Terorisme adalah perbuatan yang menggunakan kekerasan atau ancaman kekerasan yang menimbulkan suasana teror atau rasa takut secara meluas, yang dapat menimbulkan korban yang bersifat massal, dan/atau menimbulkan kerusakan atau kehancuran terhadap objek vital yang strategis, lingkungan hidup, fasilitas publik, atau fasilitas internasional dengan motif ideologi, politik, atau gangguan keamanan.
Jika melihat dari definisi di atas, apakah Islam membenarkan perbuatan yang menimbulkan kerusakan atau kehancuran, meski dengan motif ideologi, politik atau gangguan keamanan? Faktanya banyak yang diputar balikkan, padahal sistem hari ini belum menggunakan Islam, begitupun KKB di Papua juga bukan beragama Islam padahal mereka benar-benar berbuat kerusakan terutama kematian.
Secara masif, kata terorisme digaungkan sehingga seolah benar ada di sekitar masyarakat. Terkadang terlihat sebagai skenario keji untuk memalingkan perhatian umat kepada kasus besar yang melibatkan kekuatan pejabat tinggi.
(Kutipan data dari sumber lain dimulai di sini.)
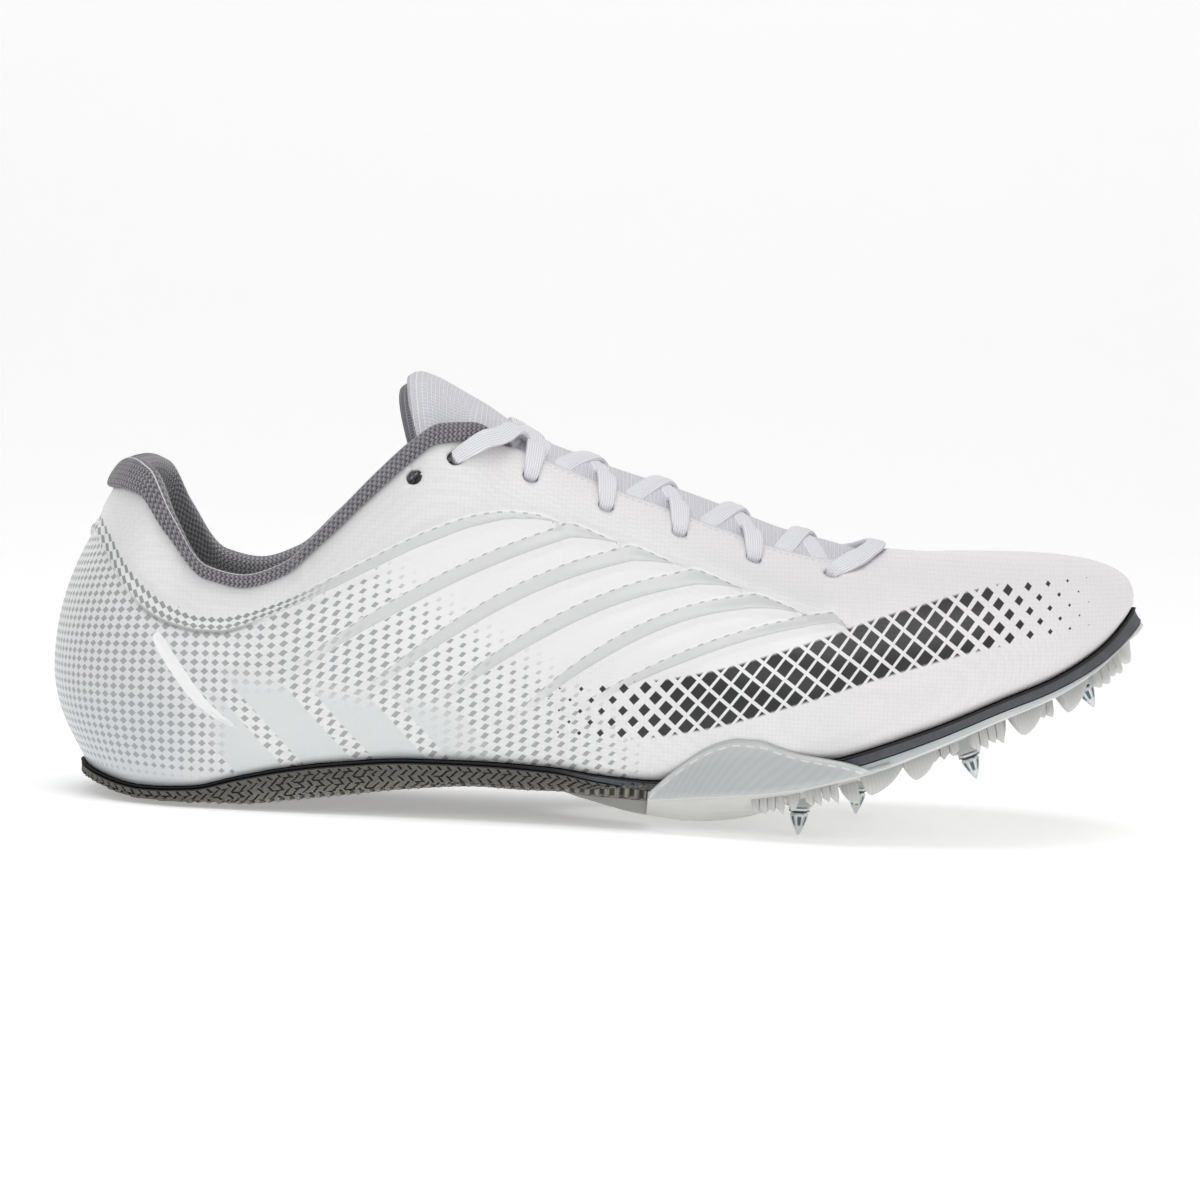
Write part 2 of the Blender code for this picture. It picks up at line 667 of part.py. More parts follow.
# Cutter with the forked front of the heel rubber, and the same grown by the gap
def fork_cutter(name, grow):
    edge = [(-0.06, -0.07), (FORK_EDGE + grow, -0.07)]
    for n in range(9):
        y = FORK_WIDTH * (n / 8 - 0.5)
        edge.append((FORK_CENTRE + grow + (FORK_EDGE - FORK_CENTRE) * (2 * y / FORK_WIDTH) ** 2, y))
    edge += [(FORK_EDGE + grow, 0.07), (-0.06, 0.07)]
    rings = [[Vector((x, y, z)) for x, y in edge] for z in (-0.05, 0.15)]
    return mesh_object(name, *tube(rings), smooth=False)


boolean(heel, fork_cutter("heel_cutter", 0.0), "INTERSECT")
boolean(plate, fork_cutter("plate_cutter", GAP), "DIFFERENCE")


# Wings of the plate, rising over the upper's sides at the middle of the foot
wing_table = np.array(WING)
wing_curve = Curve(wing_table[:, 0] * LENGTH, wing_table[:, 1:] * TOE_RISE)


def wing_ring(x, side):
    cut = section_at(x)
    foot = foot_radius(cut, side)
    face = profile(cut, side, 8, 8)
    base = foot_line(x)
    top = wing_curve(x)[0]
    inner = [(foot + EDGE + 0.0004, sole_top(x, 1) - 0.0010)]
    for n in range(5):
        z = base + (max(top, base) - base) * n / 4 - 0.0002 * (4 - n)
        z = min(z, top - 0.0003 * (4 - n))
        r = max(float(np.interp(z, face[:, 1], face[:, 0])) + 0.0004, foot + EDGE + 0.0004)
        inner.append((r, z))
    outer = [(r + WING_WALL * (1.0 + 0.12 * (5 - n)), z) for n, (r, z) in enumerate(inner)]
    outer[0] = (outer[0][0], band_line(x) + 0.0006)
    ring = inner + outer[::-1] + [(foot - 0.0020, band_line(x) + 0.0014)]
    return [place(cut, side, r, z) for r, z in ring]


def joined(name, bodies):
    """One cutter object from separate closed bodies, given as points and faces."""
    points, faces = [], []
    for body_points, body_faces in bodies:
        first = len(points)
        points += list(body_points)
        faces += [[first + i for i in face] for face in body_faces]
    return mesh_object(name, points, faces, smooth=False)


def cone_body(centre, up, radius_low, radius_high, height, segments, stretch=None, along=None):
    """A cone or cylinder from its lower centre, as points and faces."""
    work = bmesh.new()
    bmesh.ops.create_cone(work, cap_ends=True, segments=segments, radius1=radius_low,
                          radius2=radius_high, depth=height)
    z = Vector(up).normalized()
    x = Vector(along or (1, 0, 0))
    x = (x - z * x.dot(z)).normalized()
    y = z.cross(x)
    turn = Matrix((x, y, z)).transposed().to_4x4()
    size = Matrix.Diagonal((*(stretch or (1, 1)), 1, 1))
    move = Matrix.Translation(Vector(centre) + z * height / 2)
    bmesh.ops.transform(work, matrix=move @ turn @ size, verts=work.verts)
    result = [v.co.copy() for v in work.verts], [[v.index for v in f.verts] for f in work.faces]
    work.free()
    return result


wing_places = [row[0] * LENGTH for row in WING]
wings = [tube([wing_ring(x, side) for x in wing_places]) for side in (-1, 1)]
boolean(plate, joined("wing_bodies", wings), "UNION")


# Teeth along the edge of the plate, and posts that hold the spikes
def edge_point(mark, side):
    cut = section(mark)
    ahead = max(math.cos(math.radians(cut["turn"])), 0)
    p = place(cut, side, foot_radius(cut, side) - 0.0010 + TOE_LIP * ahead, 0)
    p.z = band_line(p.x)
    return p


def mark_of(x):
    return float(np.interp(x, row_array[first_flat:last_flat + 1, 0],
                           marks[first_flat:last_flat + 1]))


def tooth_ring(mark, side, depth):
    """Four corners across a tooth at a distance along the edge, from its root to its depth."""
    here, ahead = edge_point(mark, side), edge_point(mark + 0.001, side)
    run = (ahead - here).normalized()
    out = run.cross(Vector((0, 0, 1))) * (-side)
    out = Vector((out.x, out.y, 0)).normalized()
    rise = (band_line(here.x + 0.001) - band_line(here.x - 0.001)) / 0.002
    down = Vector((rise, 0, -1)).normalized()
    ring = []
    for across, deep in ((0, 0), (1, 0), (1, 1), (0, 1)):
        inset = TOOTH_THICKNESS * (across + deep * (0.12 - 0.42 * across) * depth / TOOTH_HEIGHT)
        root = here - out * inset
        root.z = band_line(root.x)
        ring.append(root + down * (depth if deep else -TOOTH_ROOT))
    return ring


teeth = []
for side in (-1, 1):
    mark = mark_of(TEETH_START)
    while mark + TOOTH_LENGTH < marks[-1] - 0.001:
        teeth.append(tube([tooth_ring(mark + TOOTH_LENGTH * along, side, TOOTH_HEIGHT * deep)
                           for along, deep in TOOTH_OUTLINE]))
        mark += TOOTH_PITCH
boolean(plate, joined("tooth_bodies", teeth), "UNION")

posts = []
profile_points = [(0.0004, 0.0), (SPIKE_TOP_RADIUS, SPIKE_POINT),
                  (SPIKE_HEX_RADIUS, SPIKE_POINT), (SPIKE_HEX_RADIUS, SPIKE_POINT + SPIKE_BASE)]
spike_rings = [[Vector((r * math.cos(math.tau * n / 6), r * math.sin(math.tau * n / 6), z))
                for n in range(6)] for r, z in profile_points]
spike_mesh = None
for name, along, across, tip_z, tilt in SPIKES:
    tip = Vector((along * LENGTH, across, tip_z))
    up = Vector((-math.sin(math.radians(tilt)), 0, math.cos(math.radians(tilt))))
    if spike_mesh is None:
        spike = mesh_object(name, *tube(spike_rings), spike_steel, smooth=False)
        spike_mesh = spike.data
    else:
        spike = bpy.data.objects.new(name, spike_mesh)
        shoe.objects.link(spike)
    spike.location = tip
    spike.rotation_euler = (0, -math.radians(tilt), 0)
    foot = tip + up * (SPIKE_POINT + SPIKE_BASE + GAP)
    depth = 0.0
    while (foot + up * depth).z < (keel_line(foot.x) + sole_top((foot + up * depth).x, 0)) / 2:
        depth += 0.0002
    posts.append(cone_body(foot, up, POST_RADIUS, POST_RADIUS * 1.15, depth, 8))
boolean(plate, joined("post_bodies", posts), "UNION")


# Laces: straps that climb out of an eyelet on one side and dive under the throat's other edge
def rim_radius(x):
    return section_at(x)["rim_l"]


def outer_height(x, side, r):
    face = profile(section_at(x), side, 2, 24)[2:][::-1]
    return float(np.interp(r, face[:, 0], face[:, 1]))


def lace_height(x, q, climbs):
    """Height under a lace at x and signed distance q across; climbs lists the sides it climbs."""
    side = -1 if q < 0 else 1
    r = abs(q)
    rim = rim_radius(x)
    if r >= rim:
        return outer_height(x, side, r)
    z = tongue_height(x, side, r)
    if side in climbs:
        step = outer_height(x, side, rim) - tongue_height(x, side, rim - 0.0002)
        reach = 0.0065 if len(climbs) == 1 else 0.5
        f = min(max((r - rim + reach + 0.001) / reach, 0), 1)
        z += step * f * f * (3 - 2 * f)
    return z


def lace_body(start, end, climbs, extra=0.0, count=9, bow=0.0, hump=0.0):
    """An oval strap between two points (x, signed distance across), bowed to the toe."""
    path = []
    for n in range(count):
        t = n / (count - 1)
        x = start[0] + (end[0] - start[0]) * t + bow * 4 * t * (1 - t)
        q = start[1] + (end[1] - start[1]) * t
        path.append((x, q, lace_height(x, q, climbs)))
    rings = []
    for n, (x, q, z) in enumerate(path):
        before, after = path[max(n - 1, 0)], path[min(n + 1, count - 1)]
        run = Vector(after) - Vector(before)
        run.normalize()
        slope_x = (lace_height(x + 0.001, q, climbs) - lace_height(x - 0.001, q, climbs)) / 0.002
        slope_q = (lace_height(x, q + 0.0007, climbs)
                   - lace_height(x, q - 0.0007, climbs)) / 0.0014
        normal = Vector((-slope_x, -slope_q, 1)).normalized()
        normal = (normal - run * normal.dot(run)).normalized()
        wide = normal.cross(run)
        lift = LACE_LIFT + LACE_THICKNESS / 2
        if q * climbs[0] > 0:
            lift += extra * min(1, max(0, abs(q) / 0.010 - 0.8))
        lift += hump * math.exp(-(q / 0.007) ** 2)
        centre = Vector((x, q + spine(x), z)) + normal * lift
        rings.append([centre + wide * (LACE_WIDTH / 2 * a) + normal * (LACE_THICKNESS / 2 * b)
                      for a, b in ((-1, 0), (-0.6, -1), (0.6, -1), (1, 0), (0.6, 1), (-0.6, 1))])
    return rings


def eyelet_place(number, side):
    centre, normal = eyelet_frame(number, side)
    return centre.x, centre.y - spine(centre.x)


def edge_place(along, side):
    """A point of the tongue just inside the throat's edge."""
    x = along * LENGTH
    return x, side * (rim_radius(x) - 0.0032)


def lace_piece(name, straps):
    first = mesh_object(name, *tube(straps[0]), lace_white)
    for other in straps[1:]:
        boolean(first, mesh_object(name + "_strap", *tube(other), smooth=False), "UNION")
    return first


last = len(EYELETS) - 1
front_left, front_right = eyelet_place(last, -1), eyelet_place(last, 1)
lace_piece("lace_front_bar", [lace_body(front_left, front_right, (-1, 1), 0.0, 13, LACE_BOW)])
lace_piece("lace_crossing_front", [lace_body(edge_place(LACE_FRONT[0], side),
                                             edge_place(LACE_FRONT[1], -side), (0,),
                                             hump=LACE_HUMP * (side > 0))
                                   for side in (-1, 1)])
for number, dive in ((5, 0.464), (4, 0.396), (3, 0.330)):
    straps = [lace_body(eyelet_place(number, side), edge_place(dive, -side), (side,),
                        hump=LACE_HUMP * (side > 0))
              for side in (-1, 1)]
    lace_piece("lace_crossing_%d" % number, straps)
top_straps = []
for side in (-1, 1):
    top_straps.append(lace_body(eyelet_place(2, side), edge_place(0.276, -side), (side,),
                                hump=LACE_HUMP))
    top_straps.append(lace_body(eyelet_place(1, side), edge_place(0.306, -side), (side,), 0.0019))
lace_piece("lace_crossing_top", top_straps)
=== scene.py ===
import math

import bmesh
import bpy
import numpy as np
from mathutils import Matrix, Vector


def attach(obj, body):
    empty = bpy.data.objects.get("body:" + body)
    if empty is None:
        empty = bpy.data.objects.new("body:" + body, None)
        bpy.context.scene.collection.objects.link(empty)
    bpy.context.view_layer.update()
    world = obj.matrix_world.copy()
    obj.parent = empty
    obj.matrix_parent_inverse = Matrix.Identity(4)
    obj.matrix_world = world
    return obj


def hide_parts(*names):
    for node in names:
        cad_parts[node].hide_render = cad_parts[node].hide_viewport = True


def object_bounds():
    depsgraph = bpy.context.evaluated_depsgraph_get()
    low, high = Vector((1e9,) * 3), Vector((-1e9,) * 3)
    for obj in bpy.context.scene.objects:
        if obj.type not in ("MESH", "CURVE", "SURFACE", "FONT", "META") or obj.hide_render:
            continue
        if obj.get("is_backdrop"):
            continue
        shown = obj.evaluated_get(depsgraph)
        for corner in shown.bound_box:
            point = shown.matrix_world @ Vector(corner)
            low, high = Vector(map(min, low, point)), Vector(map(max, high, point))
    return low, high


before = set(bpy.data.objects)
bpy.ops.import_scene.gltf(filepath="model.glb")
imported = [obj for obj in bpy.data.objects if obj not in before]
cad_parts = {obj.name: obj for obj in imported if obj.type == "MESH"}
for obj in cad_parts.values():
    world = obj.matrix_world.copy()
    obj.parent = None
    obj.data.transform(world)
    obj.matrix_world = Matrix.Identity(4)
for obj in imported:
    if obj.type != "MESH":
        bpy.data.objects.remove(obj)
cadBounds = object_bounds()
print("frame loaded")

# The shoe's sizes in metres: +X to the toe, +Y to the inner side, heel on the floor at the origin
shoe = {"length": 0.280, "ballWidth": 0.092, "heelWidth": 0.062, "collarHeight": 0.086,
        "toeRise": 0.060, "gap": 0.0003, "wall": 0.0018, "strip": 0.0033,
        "medialLift": 0.0012, "heelAxis": 5 / 280, "toeAxis": 196 / 280}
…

Harapannya, ketika masyarakat teralihkan, kasus dapat di”tuntas” kan ala mereka. Tanpa sanksi dan hukuman yang jelas. Kembali rakyat harus menelan ludah karena ketidakadilan lagi yang mereka terima.
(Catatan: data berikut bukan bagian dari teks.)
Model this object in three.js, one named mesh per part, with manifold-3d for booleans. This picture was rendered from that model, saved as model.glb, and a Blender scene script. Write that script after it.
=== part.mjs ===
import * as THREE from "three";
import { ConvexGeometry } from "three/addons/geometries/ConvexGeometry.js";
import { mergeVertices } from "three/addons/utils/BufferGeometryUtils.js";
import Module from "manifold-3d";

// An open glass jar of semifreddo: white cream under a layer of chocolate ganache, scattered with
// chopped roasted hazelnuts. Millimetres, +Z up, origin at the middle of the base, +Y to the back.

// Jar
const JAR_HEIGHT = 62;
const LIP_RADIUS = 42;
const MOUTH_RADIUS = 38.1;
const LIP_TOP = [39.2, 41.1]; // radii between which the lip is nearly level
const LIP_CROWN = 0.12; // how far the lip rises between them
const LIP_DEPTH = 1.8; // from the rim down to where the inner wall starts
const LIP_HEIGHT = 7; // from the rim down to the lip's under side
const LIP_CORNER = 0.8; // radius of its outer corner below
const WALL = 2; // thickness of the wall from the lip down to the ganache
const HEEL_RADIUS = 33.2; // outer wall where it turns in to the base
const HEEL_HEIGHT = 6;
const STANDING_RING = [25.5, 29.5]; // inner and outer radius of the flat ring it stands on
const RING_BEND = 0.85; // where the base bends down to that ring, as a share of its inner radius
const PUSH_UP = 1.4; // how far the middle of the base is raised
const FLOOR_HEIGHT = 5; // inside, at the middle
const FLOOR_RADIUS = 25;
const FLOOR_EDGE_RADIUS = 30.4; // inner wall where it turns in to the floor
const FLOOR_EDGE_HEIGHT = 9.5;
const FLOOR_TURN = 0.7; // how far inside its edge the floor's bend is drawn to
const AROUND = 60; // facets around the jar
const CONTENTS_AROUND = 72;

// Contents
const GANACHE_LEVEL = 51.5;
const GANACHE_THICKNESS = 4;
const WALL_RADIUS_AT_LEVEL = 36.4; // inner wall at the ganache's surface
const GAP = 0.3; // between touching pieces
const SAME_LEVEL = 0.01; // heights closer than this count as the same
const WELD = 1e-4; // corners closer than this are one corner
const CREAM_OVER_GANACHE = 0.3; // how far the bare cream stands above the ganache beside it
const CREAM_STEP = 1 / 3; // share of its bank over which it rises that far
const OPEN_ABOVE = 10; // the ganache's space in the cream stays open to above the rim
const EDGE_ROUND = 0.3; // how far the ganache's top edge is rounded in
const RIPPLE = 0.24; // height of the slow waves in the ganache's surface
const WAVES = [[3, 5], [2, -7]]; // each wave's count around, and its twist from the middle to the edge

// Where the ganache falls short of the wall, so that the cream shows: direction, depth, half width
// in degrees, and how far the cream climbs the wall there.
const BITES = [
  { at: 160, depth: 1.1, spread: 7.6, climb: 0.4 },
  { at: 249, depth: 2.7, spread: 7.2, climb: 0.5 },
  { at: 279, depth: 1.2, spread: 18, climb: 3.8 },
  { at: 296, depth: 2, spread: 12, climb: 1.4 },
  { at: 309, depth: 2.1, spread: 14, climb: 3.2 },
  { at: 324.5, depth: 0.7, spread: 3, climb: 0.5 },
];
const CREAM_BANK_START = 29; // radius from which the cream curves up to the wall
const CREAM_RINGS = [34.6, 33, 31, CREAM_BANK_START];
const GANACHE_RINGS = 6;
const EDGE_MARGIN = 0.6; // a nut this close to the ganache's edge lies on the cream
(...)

Disela-sela riuh rendahnya isu terorisme dan berita kematian para tersangka teroris yang tak pernah memberikan bukti bahwa benar mereka teroris, sebab sudah meregang nyawa lebih dulu tanpa pernah bisa memberi kesaksian bahwa benar mereka pelaku teroris.
Para pejabat itu berpura-pura peduli akan nasib rakyat, sejatinya yang ada mereka hanya memikirkan kepentingan pribadi atau partainya, dengan menggalang suara rakyat hingga di pedesaan, seoalah lebur dengan rakyat, namun rakyat sudah sangat faham akal bulus para penebar janji manis ini, tak seindah shalih dan shalihah foto-foto mereka di banner lampu merah yang dipaku di pohon hingga banner yang besar di jembatan penyeberangan orang.
Inilah sistem kapitalisme, sebuah sistem pengaturan hidup yang bukan berasal dari Allah SWT. Keluar dari kejeniusan manusia yang terbatas. Asas yang digunakan adalah manfaat, bukan halal haram. Sistem ini diemban oleh mayoritas negara kafir, akibatnya hanya manfaat yang terlihat. Maka, bagi seorang calon pemimpin dalam sistem ini, akan menghalalkan segala cara agar ia benar-benar bisa duduk di tampuk kekuasaan, sebab biayanya juga mahal, kalau tidak jadi pemimpin darimana akan membalas budi mereka yang sudah mendukung secara finansial?
Paling tidak dengan kekuasaan di tangan mereka bisa memperkaya diri dan menyenangkan tuan mereka para kapitalis. Merekalah teroris dalam artian sebenarnya, dengan kongkalikong penguasa dan pengusaha, hutan gundul karena terus menerus ditebang, SDA menjadi jurang padahal dahulunya adalah gunung, sumber gas alam atau minyak, dieksploitasi atas nama kontrak karya dan lain sebagainya.
Kekayaan alam tak mampu mensejahterakan seluruh rakyat, negeri ini salah atur, seandainya mereka mau sedikit belajar bersama tentang agama mereka tentulah akan segera mencampakkan aturan yang tak sesuai fitrah ini. Wallahu a’lam bish showab.